Matching the Alcubierre and Minkowski spacetimes

TL;DR

This paper analyzes whether an interior Alcubierre warp-drive spacetime can be smoothly joined to an exterior Minkowski geometry using Darmois junction conditions. By defining a joining surface Σ and enforcing continuity of the first and second fundamental forms, it shows that the shift vector on Σ must be independent of the transverse coordinates and satisfy a Burgers-type equation, with two sign choices corresponding to barβ and β. The results reveal that flatness and vacuum at the boundary occur only under these constrained conditions, while in general the Riemann and Ricci tensors remain nonzero, indicating surface gravity at the wall; the exterior region remains locally flat, decoupled from the interior. The work highlights a deep link between warp-drive boundary dynamics and Burgers/shock-wave equations, clarifying the geometric constraints required for a consistent WD–Minkowski match and outlining avenues to engineer interior profiles that avoid curvature imprints on the exterior.

Abstract

This work analyzes the Darmois junction conditions matching an interior Alcubierre warp drive spacetime to an exterior Minkowski geometry.
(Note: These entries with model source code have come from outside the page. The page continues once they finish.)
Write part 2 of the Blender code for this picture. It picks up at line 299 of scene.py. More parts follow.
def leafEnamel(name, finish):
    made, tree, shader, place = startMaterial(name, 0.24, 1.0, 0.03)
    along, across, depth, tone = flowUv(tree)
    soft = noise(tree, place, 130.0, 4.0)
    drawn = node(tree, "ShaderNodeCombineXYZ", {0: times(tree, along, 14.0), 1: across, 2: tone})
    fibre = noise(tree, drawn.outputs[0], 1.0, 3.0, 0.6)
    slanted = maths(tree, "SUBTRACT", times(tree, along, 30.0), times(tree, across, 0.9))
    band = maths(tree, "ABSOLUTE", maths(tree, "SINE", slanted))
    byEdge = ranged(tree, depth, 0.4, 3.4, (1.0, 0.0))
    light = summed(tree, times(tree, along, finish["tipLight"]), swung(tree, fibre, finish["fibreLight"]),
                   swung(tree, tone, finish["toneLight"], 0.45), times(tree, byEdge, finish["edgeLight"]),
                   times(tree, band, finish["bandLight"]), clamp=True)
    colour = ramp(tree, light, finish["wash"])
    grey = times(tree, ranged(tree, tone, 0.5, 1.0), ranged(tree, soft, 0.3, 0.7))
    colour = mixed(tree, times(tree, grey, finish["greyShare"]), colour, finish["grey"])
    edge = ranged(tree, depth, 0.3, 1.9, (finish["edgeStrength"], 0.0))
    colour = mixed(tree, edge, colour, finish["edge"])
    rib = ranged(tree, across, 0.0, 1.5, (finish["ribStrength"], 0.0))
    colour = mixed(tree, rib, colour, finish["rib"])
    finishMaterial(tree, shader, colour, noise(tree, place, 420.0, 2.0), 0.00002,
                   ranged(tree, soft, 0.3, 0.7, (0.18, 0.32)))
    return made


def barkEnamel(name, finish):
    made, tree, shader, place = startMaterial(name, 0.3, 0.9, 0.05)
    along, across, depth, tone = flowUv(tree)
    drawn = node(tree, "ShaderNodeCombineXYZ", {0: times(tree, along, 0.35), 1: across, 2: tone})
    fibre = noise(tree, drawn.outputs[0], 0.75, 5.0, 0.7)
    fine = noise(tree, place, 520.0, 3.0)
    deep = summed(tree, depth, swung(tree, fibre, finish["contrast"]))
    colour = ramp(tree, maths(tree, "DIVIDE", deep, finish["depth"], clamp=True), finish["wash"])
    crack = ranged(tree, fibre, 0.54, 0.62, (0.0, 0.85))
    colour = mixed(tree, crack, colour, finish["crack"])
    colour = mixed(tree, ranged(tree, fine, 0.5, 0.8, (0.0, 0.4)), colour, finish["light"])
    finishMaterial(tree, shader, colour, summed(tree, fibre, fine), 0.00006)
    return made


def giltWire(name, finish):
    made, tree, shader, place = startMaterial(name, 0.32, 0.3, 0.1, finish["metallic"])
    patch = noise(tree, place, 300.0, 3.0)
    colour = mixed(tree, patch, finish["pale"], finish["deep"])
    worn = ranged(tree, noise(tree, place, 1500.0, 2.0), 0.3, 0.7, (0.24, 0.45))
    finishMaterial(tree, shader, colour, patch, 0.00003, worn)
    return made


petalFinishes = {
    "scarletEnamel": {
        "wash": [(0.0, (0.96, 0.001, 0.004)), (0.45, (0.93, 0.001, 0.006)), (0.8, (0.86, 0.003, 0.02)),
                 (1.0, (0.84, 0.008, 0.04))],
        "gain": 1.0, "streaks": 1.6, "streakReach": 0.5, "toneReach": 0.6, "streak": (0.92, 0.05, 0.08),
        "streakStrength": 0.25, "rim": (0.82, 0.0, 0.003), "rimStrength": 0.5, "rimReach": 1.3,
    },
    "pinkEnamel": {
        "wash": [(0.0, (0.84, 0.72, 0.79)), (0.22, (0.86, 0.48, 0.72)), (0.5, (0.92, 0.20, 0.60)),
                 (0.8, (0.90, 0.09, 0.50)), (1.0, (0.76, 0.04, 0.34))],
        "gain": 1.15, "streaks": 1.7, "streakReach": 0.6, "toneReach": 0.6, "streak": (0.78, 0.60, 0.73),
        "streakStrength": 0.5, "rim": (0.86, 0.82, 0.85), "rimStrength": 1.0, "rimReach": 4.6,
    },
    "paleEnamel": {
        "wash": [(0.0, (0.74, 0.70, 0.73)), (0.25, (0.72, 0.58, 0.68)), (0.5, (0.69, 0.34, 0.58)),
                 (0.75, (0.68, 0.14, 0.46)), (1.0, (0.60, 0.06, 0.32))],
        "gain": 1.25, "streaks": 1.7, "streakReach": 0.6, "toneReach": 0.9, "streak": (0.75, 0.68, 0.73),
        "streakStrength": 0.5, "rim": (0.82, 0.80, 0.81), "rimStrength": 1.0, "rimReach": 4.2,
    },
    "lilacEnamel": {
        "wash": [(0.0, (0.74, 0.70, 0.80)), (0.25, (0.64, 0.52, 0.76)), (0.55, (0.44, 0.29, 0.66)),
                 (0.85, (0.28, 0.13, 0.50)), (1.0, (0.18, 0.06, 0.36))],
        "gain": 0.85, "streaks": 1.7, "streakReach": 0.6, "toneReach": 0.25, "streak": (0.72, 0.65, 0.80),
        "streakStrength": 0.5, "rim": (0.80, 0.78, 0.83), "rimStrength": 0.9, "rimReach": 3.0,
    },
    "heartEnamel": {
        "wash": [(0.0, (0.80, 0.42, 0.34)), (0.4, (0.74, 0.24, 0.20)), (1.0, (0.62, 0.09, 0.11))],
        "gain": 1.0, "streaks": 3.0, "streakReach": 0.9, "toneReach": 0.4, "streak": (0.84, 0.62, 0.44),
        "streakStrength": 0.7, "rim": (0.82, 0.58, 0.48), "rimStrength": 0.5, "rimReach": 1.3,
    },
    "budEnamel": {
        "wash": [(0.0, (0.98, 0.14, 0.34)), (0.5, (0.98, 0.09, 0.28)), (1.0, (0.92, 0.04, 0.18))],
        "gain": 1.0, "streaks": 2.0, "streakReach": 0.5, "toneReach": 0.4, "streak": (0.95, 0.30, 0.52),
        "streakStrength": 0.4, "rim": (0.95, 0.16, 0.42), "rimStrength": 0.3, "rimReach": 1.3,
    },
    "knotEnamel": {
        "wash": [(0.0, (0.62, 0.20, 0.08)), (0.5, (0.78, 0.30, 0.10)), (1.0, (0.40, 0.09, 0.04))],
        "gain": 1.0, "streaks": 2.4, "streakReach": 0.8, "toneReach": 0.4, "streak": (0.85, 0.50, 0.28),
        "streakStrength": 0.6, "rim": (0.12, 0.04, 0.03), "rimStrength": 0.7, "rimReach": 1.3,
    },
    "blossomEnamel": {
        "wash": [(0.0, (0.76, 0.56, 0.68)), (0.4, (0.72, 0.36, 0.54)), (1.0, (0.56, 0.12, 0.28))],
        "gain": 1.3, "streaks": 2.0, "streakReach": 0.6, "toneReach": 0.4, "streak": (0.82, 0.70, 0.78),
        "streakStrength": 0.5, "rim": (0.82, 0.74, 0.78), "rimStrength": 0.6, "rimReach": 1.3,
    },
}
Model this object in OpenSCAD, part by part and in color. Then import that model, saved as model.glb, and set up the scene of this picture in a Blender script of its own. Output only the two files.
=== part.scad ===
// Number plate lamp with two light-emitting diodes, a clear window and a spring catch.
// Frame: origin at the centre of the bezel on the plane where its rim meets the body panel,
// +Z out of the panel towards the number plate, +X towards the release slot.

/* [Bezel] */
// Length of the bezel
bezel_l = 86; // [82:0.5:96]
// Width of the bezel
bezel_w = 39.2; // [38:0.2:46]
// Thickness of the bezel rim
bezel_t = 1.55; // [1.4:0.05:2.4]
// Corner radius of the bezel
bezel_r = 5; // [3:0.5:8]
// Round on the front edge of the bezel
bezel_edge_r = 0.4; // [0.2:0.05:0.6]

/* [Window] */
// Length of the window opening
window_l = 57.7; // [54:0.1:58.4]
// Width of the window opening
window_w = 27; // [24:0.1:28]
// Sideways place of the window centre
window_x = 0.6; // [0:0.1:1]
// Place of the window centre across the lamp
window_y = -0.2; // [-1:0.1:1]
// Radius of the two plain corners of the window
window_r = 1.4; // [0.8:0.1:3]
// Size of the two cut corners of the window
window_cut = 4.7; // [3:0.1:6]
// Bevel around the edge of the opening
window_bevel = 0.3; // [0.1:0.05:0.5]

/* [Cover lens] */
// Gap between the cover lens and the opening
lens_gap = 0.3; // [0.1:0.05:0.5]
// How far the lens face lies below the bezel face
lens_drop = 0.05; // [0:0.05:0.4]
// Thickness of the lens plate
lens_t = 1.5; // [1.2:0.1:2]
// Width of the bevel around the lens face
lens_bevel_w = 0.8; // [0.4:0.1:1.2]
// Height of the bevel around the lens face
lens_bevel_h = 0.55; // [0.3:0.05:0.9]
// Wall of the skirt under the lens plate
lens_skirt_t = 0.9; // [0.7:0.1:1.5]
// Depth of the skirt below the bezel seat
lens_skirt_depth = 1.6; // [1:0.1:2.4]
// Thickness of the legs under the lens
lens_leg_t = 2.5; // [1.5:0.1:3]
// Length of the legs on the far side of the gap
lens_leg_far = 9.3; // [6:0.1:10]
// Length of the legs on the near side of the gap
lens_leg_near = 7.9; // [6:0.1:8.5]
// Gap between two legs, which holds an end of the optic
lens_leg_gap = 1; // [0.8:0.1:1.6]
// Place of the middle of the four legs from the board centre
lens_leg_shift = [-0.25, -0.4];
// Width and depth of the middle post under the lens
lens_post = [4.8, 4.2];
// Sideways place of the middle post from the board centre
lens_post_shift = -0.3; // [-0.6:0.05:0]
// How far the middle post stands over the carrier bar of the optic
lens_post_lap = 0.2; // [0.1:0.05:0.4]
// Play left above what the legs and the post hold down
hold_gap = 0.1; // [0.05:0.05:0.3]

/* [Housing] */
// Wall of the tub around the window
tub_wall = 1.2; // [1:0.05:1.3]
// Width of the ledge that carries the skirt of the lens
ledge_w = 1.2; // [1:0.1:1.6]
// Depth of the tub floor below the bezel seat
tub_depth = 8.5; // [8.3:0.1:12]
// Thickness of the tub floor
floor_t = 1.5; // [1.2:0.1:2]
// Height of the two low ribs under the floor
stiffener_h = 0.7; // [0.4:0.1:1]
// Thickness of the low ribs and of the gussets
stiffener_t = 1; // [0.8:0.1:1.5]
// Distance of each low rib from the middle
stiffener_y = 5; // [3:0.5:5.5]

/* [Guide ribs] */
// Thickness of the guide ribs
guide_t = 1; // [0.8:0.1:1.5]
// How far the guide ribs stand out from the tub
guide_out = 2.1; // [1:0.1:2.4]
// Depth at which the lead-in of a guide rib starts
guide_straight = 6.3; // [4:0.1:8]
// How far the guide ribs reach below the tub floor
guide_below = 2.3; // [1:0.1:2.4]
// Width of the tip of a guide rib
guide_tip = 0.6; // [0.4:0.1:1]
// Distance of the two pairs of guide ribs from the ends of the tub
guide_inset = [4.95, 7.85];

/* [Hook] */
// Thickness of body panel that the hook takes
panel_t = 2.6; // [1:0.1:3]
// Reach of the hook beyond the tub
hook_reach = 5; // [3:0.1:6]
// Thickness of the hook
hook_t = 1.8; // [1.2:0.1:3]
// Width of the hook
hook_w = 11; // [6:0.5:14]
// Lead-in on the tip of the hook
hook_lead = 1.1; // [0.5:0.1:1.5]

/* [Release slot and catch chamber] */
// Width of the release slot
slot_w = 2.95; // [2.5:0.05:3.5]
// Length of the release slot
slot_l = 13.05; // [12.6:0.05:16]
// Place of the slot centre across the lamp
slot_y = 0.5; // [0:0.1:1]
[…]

The joining hypersurface requires that the shift vector of the warp drive spacetime must satisfy the solution of a particular inviscid Burgers equation, namely, the gauge where the shift vector is not a function of the $y$ and $z$ spacetime coordinates. Such a gauge connects the warp drive metric to shock waves via a Burgers-type equation, which was previously found to be an Einstein equations vacuum solution for the warp drive geometry. It is also shown that not all Ricci and Riemann tensors components are zero at the joining hypersurface, but for that to happen they depend on the shift vector solution of the inviscid Burgers equation at the joining wall. This means that the warp drive geometry is not globally flat.